While using COR-TEN steel is tempting, this material seems to be available only in sheet form, and one must use special welding techniques to prevent the welds from corroding. Rather than complicating construction, I’ll just use ordinary steel and paint it. So which paint?

So the exterior steel parts can be painted. What about the other parts of the project?

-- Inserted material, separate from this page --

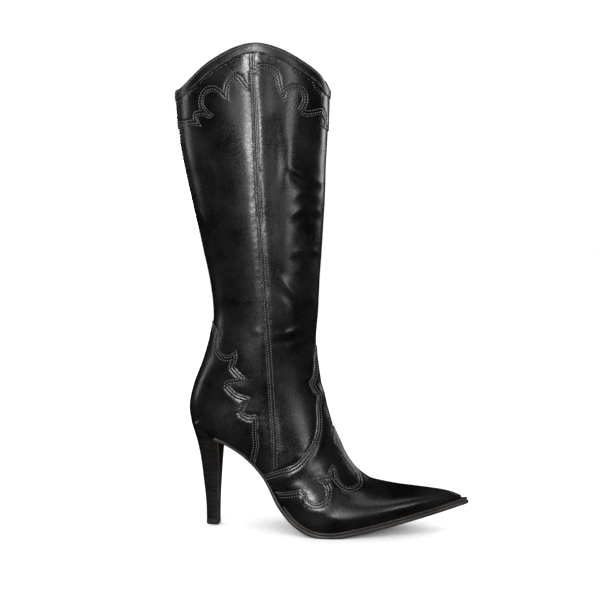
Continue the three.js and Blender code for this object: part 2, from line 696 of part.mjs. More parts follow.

  • Glass windows of cars and houses last. I’ll use glass for the windows of Miles.
  • EPDM rubber seals are used by the automotive industry. McMaster-Carr has EPDM rubber glass seals just for this purpose. In addition, since the piece will be assembled on-site from several subassemblies, I’ll need to provide seals between the subassemblies to avoid rainwater leaks. McMaster-Carr also has EPDM rubber sheets and EPDM rubber washers.
  • 3M CA40 adhesive will glue pieces of EPDM rubber together to make gaskets of any needed shape.
  • Marine grade high-density polyethelene (HDPE) is dimensionally stable, slippery, and UV resistant. To reduce wear and friction, the interior 140-tooth gear will be constructed from this material.
  • Teflon (PTFE) also is UV resistant. While it is not dimensionally stable, in sheet form it can be used to make low-friction gear spacers.
  • Zinc-aluminum-coated screws, nuts, and washers are better than ordinary grade 8 fasteners, which I’ve seen corrode when exposed to the playa repeatedly. Since I don’t want to paint the hold-down nuts and bolts, I’ll use this material for these four fasteners. I’d use stainless steel fasteners, which are more common, but they may gall, which prevents their subsequent removal. So zinc-aluminum coating looks like the way to go.

Using these materials should let me show the piece outdoors for years.